Of the many phrases I hear coaches and players say on a regular basis, one that sits somewhere near the top would be ‘ only worry about what you control’.
It’s a sound phrase, with credible reasoning behind it that applies to life in general, not just rugby league or sport. It’s pointless getting upset about things which you can’t have any worthwhile impact upon.
Of course, that doesn’t mean you don’t get upset from things that are out of your control from time to time. It’s in our very DNA as human beings to worry and grow concerned about things.
Where are we going here, I hear you ask?
Recently, it’s started to become more and more obvious – to me, if nobody else – that British rugby league has a serious issue with its own image. Not the image we’re given by the mainstream media, people in London or even 12,000 miles away on the other side of the world.
It’s a pertinent time to raise the issue this week, because Super League is about to take another exciting, bold step into the unknown on Saturday when two of the competition’s sides host a regular-season game in Australia. That’s big business, and if it’s done right and received well enough, it could be the catalyst for more sides to do it in the future.

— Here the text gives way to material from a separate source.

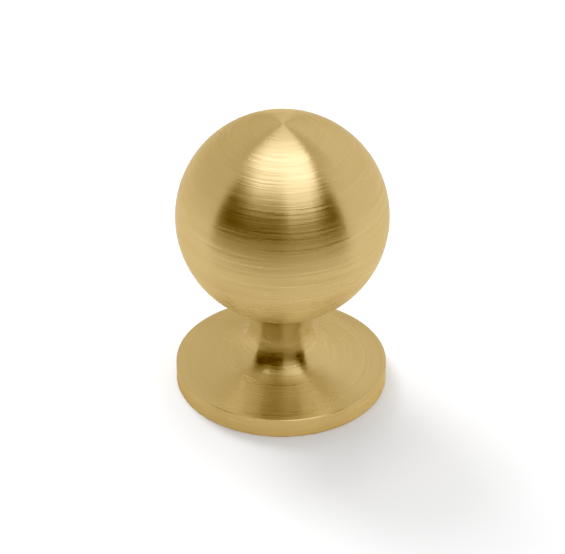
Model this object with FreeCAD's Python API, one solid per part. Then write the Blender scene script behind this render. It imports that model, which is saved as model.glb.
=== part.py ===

And I hope they do.
As a sport, we smash innovation out of the park – and believe you and me, other sports and the wider public do see it. It’s why your media coverage increases exponentially for events like Magic Weekend, the Grand Final and so on.
But Hull’s game with Wigan is, effectively, a microcosm of the point here. I recall last summer, and the majority of replies I got through my social media feeds on the announcement the Wollongong trip was happening. Most of them were negative. ‘What’s the point’, or ‘it’s taking a home game away from supporters’.
Our first instinct in this sport is to complain and feel aggrieved. It’s our modus operandi: and we’re all guilty of it: I’ve done it enough times in the past myself. Maybe it’s the 1895 in all of us and a refusal to let go of the circumstances in which our sport was born. Maybe it isn’t. We’ll probably never know exactly why we do it. But we do.
We complain about Sky’s coverage. We complain about doing new, exciting things. We complain about which side is on the front of a trade paper every Monday, decrying ‘Yorkshire/Lancashire (delete as appropriate) bias’ irrespective of the fact the split is pretty much 50/50, and dependent on a decision to promote a newspaper, not which club/region the trades want to wind up.
Throw in the recent events concerning the Hearn family – where boxing promoter Eddie admitted he’d been inundated with messages from fans begging him to get involved – and it’s not hard to see where that image comes from.
To make matters worse, there’s the age-old obsession with trying to match the sport up against its bigger cousins, most notably football. ‘Why does football get more coverage than we do’, and so on and so forth. The more any sport – not just league – compares itself to football, the worse it’ll feel: and indeed, look, too.
It’s probably not even an exaggeration to suggest that the people who truly hit league the hardest in this country are its own fans. I have spoken to people in London in the past – people who work on sports desks for national newspapers, furthermore. They like league, they think the product is impressive. But they like it in the same way they like The Masters golf, or the British Grand Prix. But until we prioritise the international game, that’s all we’ll ever be to the majority of people outside of the M62. ‘That rugby league is nice, isn’t it?’ in the same way ‘that cat is cute, isn’t it?’
Rugby league in Britain is a second-tier sport. And you know what, I think we should be bloomin’ proud of that. It’s a strong second-tier sport, too – maybe the strongest. It’s not got the might or mainstream appeal of football or cricket, but it’s got a strong television deal (for now), unbelievable athletes and a product which is pretty unrivalled. Even league fans admit that.
I do sometimes wonder if that insular approach we have – to slam, chastise and criticise everything rugby league in the public domain – does us more harm than good. It’s not the product which is the problem, and recently, I’ve just grown to accept that if people don’t watch Super League every weekend, it’s their loss. We should pull back on hammering rugby union, decrying the fact that Premier League footballers dive and our lads go through brick walls every week. We should be proud of what we are, and be proud of what we stand for as a sport. In almost 125 years, rugby league has crafted itself a sport in the British sporting landscape out of nothing. Would we all like more? Of course we would. But you worry about what you control, as it were – and we can control how we promote, strategise and publicise our great game. We all have a part to play.
Hopefully in six months time we can look back on what’s happening now – you know, reported ‘civil war’, the game’s top jobs being up for grabs – and laugh about it. Maybe this testing period will do our profile good in the long run.
Maybe it’s just me growing up. But as time goes on, I’ve found it more and more worthwhile to get excited about the good rugby league has to offer, rather than dwelling and focussing on the snubs and the negatives. I fear our growing inferiority complex is giving our game’s image a right old battering – I hope I’m wrong.